7046. — DE M. MOREAU DE LA ROCHETTE[1].
Au château de la Rochette, près Melun, 14 octobre 1767.

Monsieur, nous ne sommes pas mieux traités ici qu’à Ferney. Ceux qui ont du bois pour se chauffer se consolent ; ceux qui n’en ont point crient contre le dérangement des saisons, qui devient si sensible aujourd’hui qu’il paraît annoncer un hiver perpétuel : c’est une bonne affaire pour ceux qui ont du bois à vendre, et du mauvais temps pour ceux qui en plantent.

Il n’y a point d’inconvénient, monsieur, a faire lever actuellement les arbres que vous me demandez ; en conséquence j’écris par ce courrier au directeur des guimbardes, à Paris, que samedi prochain, 17 de ce mois, je ferai conduire ces arbres à Chailly, près de Fontainebleau, où je le prie de les faire prendre ; en sorte qu’ils arriveront le 25 ou le 26 à Lyon, au bureau des diligences. Je compte vous en envoyer trois cents, qui composeront à peu près la charge de sept à huit cents pesant. Vous n’aurez que la voiture de Chailly à Lyon à faire payer. Les faux frais d’ici sont une misère dont je me charge. Si cet envoi peut réussir à votre satisfaction, je me flatte, monsieur, que vous voudrez bien nous continuer votre pratique. Je suis sûr que monsieur le contrôleur général se fera toujours un plaisir de vous donner tout ce qui pourra vous être agréable ; de mon côté, je serai enchanté de pouvoir contribuer à vos amusements champêtres.

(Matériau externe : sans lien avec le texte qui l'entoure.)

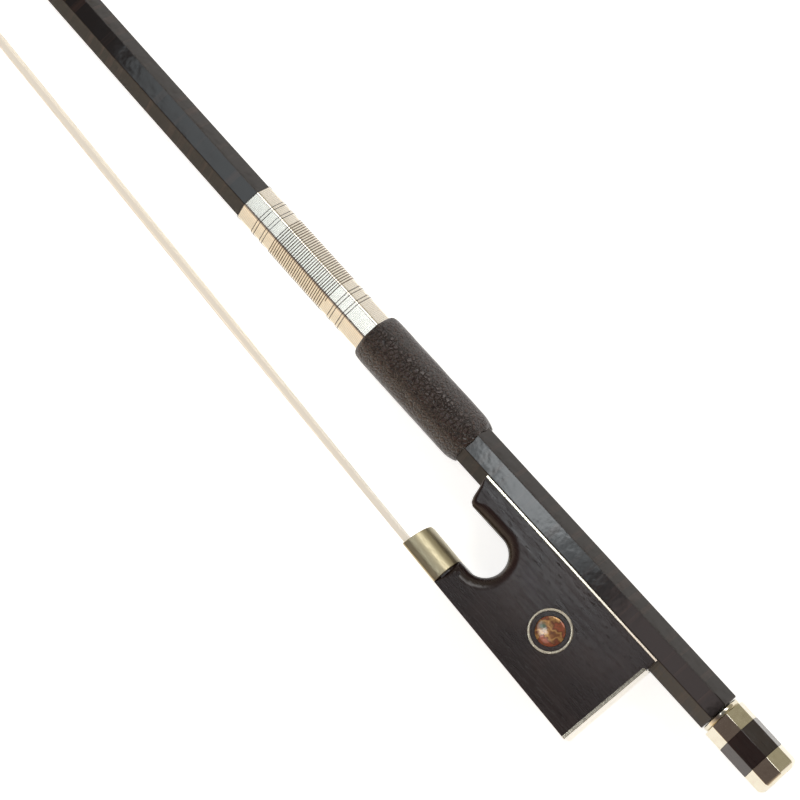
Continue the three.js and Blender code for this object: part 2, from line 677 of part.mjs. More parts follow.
// Heel plates: an upright one behind and a short one under the sole, each with a pin
function heelPlates() {
  const across = solid(bar(frogSection(), -70, -10));
  const foot = sole(FROG_REAR_BOTTOM) + HEEL_SHEET + 2 * FIT;
  const upper = points([
    [heelRear(HEEL_TOP) - HEEL_SHEET, HEEL_TOP - FIT],
    [heelRear(foot) - HEEL_SHEET, foot],
    [heelRear(foot), foot],
    [heelRear(HEEL_TOP), HEEL_TOP - FIT],
  ]);
  const lower = points([
    [HEEL_SOLE_FRONT + 0.1, sole(HEEL_SOLE_FRONT)],
    [FROG_REAR_BOTTOM, sole(FROG_REAR_BOTTOM)],
    [FROG_REAR_BOTTOM, sole(FROG_REAR_BOTTOM) + HEEL_SHEET],
    [HEEL_SOLE_FRONT + 0.1, sole(HEEL_SOLE_FRONT) + HEEL_SHEET],
  ]);
  const [upperHole, lowerHole] = heelPinHoles();
  const upperPlate = solid(plate(upper, 9)).intersect(across).subtract(upperHole);
  const lowerPlate = solid(plate(lower, 9)).intersect(across).subtract(lowerHole);
  add("heel_plate_upper", upperPlate, nickel(), frog);
  add("heel_plate_lower", lowerPlate, nickel(), frog);
  const rearPin = pin(heelRear(HEEL_PIN_Y), HEEL_PIN_Y, -Math.PI / 2, PIN_RADIUS, PIN_LENGTH - 0.1);
  const solePin = pin(HEEL_PIN_X, sole(HEEL_PIN_X), Math.PI + HEEL_TILT, PIN_RADIUS, PIN_LENGTH - 0.1);
  add("heel_pin_upper", rearPin, nickel(), frog);
  add("heel_pin_lower", solePin, nickel(), frog);
}
heelPlates();

// Eyes: a ring and a pearl let into each side face
for (const side of SIDES) {
  const ring = closedRing(ringInner, EYE_RING_RADIUS, -RING_DEPTH, 0.06);
  add(`eye_ring_${side}`, solid(onSide(side, ring)), nickel(), frog);
  const dome = [
    [-PEARL_DEPTH, 0],
    [-PEARL_DEPTH, PEARL_RADIUS],
    [0.02, PEARL_RADIUS],
    [0.2, PEARL_RADIUS * 0.6],
    [0.26, 0],
  ];
  add(`eye_pearl_${side}`, solid(onSide(side, dome)), pearl(), frog);
}

// The screw and the button turn together about the handle's centre line
const screw = new THREE.Group();
bow.add(screw);

const BUTTON_STEPS = { collar: 1.19, band: 5.12, core: 11.69, end: 16.16 };
const screwProfile = [
  [SCREW_FRONT, 0],
  [SCREW_FRONT, 1.0],
  [-62, 1.1],
  [-61, SCREW_RADIUS],
  [BUTTON_STEPS.core, SCREW_RADIUS],
  [BUTTON_STEPS.core, 0],
];
add("adjusting_screw", lathed(screwProfile, 20), steel(), screw);

const buttonBand = (x0, x1) => solid(bar(octagon(BUTTON_FLATS / 2, BUTTON_TURN), x0, x1));

// collar: a rounded lip with room for the stick's nipple
const collarOuter = 4.02;
const collar = [
  [0.12, 2.75],
  [BUTTON_STEPS.collar, 2.75],
  [BUTTON_STEPS.collar, collarOuter - 0.25],
  [0.85, collarOuter],
  [0.45, collarOuter],
  [0.12, collarOuter - 0.25],
  [0.12, 2.75],
];
add("button_collar", lathed(collar, 40), nickel(), screw);

const SPIGOT = 3.1;
const { collar: bandFront, band: bandRear, core: coreRear, end: buttonEnd } = BUTTON_STEPS;
const bandBore = lathed(rodProfile(0, bandRear + 1, SPIGOT + FIT));
const band = buttonBand(bandFront + 0.02, bandRear).subtract(bandBore);
add("button_front_ring", band, nickel(), screw);

function coreSolid() {
  const middle = buttonBand(bandRear + 0.02, coreRear);
  const front = lathed(rodProfile(bandFront + 1.4, bandRear + 1, SPIGOT));
  const rear = lathed(rodProfile(coreRear - 1, coreRear + 2.2, SPIGOT));
  const shank = lathed(rodProfile(-1, coreRear + FIT, SCREW_RADIUS + FIT));
  return middle.add(front).add(rear).subtract(shank);
}
add("button_core", coreSolid(), ebony(), screw);

const capBore = lathed(rodProfile(coreRear - 1, coreRear + 2.25, SPIGOT + FIT));
const capCorner = BUTTON_FLATS / 2 / Math.cos(Math.PI / 8);
const capEnd = [
  [coreRear, 0],
  [coreRear, capCorner + 0.1],
  [buttonEnd - 1.1, capCorner + 0.1],
  [buttonEnd - 0.5, capCorner - 0.35],
  [buttonEnd, capCorner - 1.1],
  [buttonEnd, 0],
];
const cap = buttonBand(coreRear + 0.02, buttonEnd).intersect(lathed(capEnd, 48)).subtract(capBore);
add("button_cap", cap, nickel(), screw);

// The hair: one flat ribbon from the ferrule's mouth to the head
function ribbon() {
  const half = HAIR_THICK / 2;
  const outline = points([
    [HAIR_HEAD.x + 1.2, HAIR_HEAD.y + 1.2 * hairSlope - half],
    [HAIR_FROG.x, HAIR_FROG.y - half],
    [HAIR_FROG.x, HAIR_FROG.y + half],
    [HAIR_HEAD.x + 1.2, HAIR_HEAD.y + 1.2 * hairSlope + half],
  ]);
  return reshape(plate(outline, HAIR_WIDTH / 2), (v) => {
    v.z *= v.x < -400 ? 0.7 : 1;
  });
}
add("hair_ribbon", solid(ribbon()), hair());

// The origin lies below the middle of the whole bow
const box = new THREE.Box3().setFromObject(bow, true);
const centre = box.getCenter(new THREE.Vector3());
bow.position.set(-centre.x, -centre.y, -box.min.z);

const part = new THREE.Group();
part.add(bow);
export default part;
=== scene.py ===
import json
import math
import random

import bmesh
import bpy
from mathutils import Matrix, Vector, noise


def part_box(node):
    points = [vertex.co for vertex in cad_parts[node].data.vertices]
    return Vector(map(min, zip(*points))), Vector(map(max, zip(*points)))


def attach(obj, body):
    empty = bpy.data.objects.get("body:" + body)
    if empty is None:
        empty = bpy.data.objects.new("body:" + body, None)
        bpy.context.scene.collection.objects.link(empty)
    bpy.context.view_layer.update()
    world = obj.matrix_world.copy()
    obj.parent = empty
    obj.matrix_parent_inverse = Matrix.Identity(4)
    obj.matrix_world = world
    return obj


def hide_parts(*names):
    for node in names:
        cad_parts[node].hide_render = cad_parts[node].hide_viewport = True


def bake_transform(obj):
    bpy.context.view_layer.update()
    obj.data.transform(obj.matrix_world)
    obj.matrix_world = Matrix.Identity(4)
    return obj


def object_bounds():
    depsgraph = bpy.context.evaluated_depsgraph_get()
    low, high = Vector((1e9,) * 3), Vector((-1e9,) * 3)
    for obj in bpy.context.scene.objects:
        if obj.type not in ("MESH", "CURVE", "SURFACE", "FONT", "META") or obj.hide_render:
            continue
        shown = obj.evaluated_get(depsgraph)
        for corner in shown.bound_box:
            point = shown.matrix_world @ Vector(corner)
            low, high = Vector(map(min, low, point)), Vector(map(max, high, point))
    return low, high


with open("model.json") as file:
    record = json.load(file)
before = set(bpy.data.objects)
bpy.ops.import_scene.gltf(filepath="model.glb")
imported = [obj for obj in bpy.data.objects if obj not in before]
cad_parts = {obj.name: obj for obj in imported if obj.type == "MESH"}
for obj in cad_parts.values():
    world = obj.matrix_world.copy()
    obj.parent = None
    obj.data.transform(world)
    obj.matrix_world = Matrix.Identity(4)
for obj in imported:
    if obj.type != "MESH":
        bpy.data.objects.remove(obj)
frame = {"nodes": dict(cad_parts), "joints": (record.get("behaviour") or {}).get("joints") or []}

CAD_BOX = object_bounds()
MM = 0.001
TURN = next(j for j in frame["joints"] if j["name"] == "button_turn")
ORIGIN = Vector(TURN["pos_m"])
EIGHTH = math.pi / 8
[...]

Vous dites, monsieur, que vous avez planté des noyers et des châtaigniers dont vous ne mangerez ni noix ni châtaignes, et que vous ne plantez que pour la postérité : vous ne savez donc pas combien vous avez mérité et acquis l’immortalité, et qu’à ce titre vous devez continuer de travailler comme un homme qui doit toujours vivre ? Je pense comme vous, monsieur, sur la partie des bois et des haras ; mais je ne suis pas tout à fait de votre avis sur ce qui concerne la population, que vous croyez assez étendue. Quoique je ne sois plus jeune, je prends encore un peu d’intérêt à la chose ; et entre nous, monsieur, nous ne voyons que trop de gens qui, au bout de deux ans de mariage, ne veulent plus faire d’enfants. Pour moi, je voudrais pouvoir en faire encore assez pour peupler toutes les landes de Bordeaux et de la Bretagne, qui présentent un désert déplorable, quoique susceptibles de bonne culture et de productions très-fertiles. Les ports de mer, les villes de commerce envahissent tous les bras voisins. Les journaliers font une récolte active. Ils considèrent bien que quinze à dix-huit sols par jour doivent fournir à leur subsistance, et ils ne font pas attention que la terre ne peut les nourrir sans être cultivée, et que la culture des terres est la première et véritable richesse. En un mot, quoi que vous en puissiez dire, je crois que nous n’avons pas assez de bras, ou bien nous avons donc trop de fainéants et de paresseux qui n’apportent rien à la masse productive. Je conviens, au surplus, que je suis heureux, comme vous le dites, monsieur,

  1. Mémoires de la Société académique d’agriculture, etc., du département de l’Aube, tome VI, 3e série, année 1869.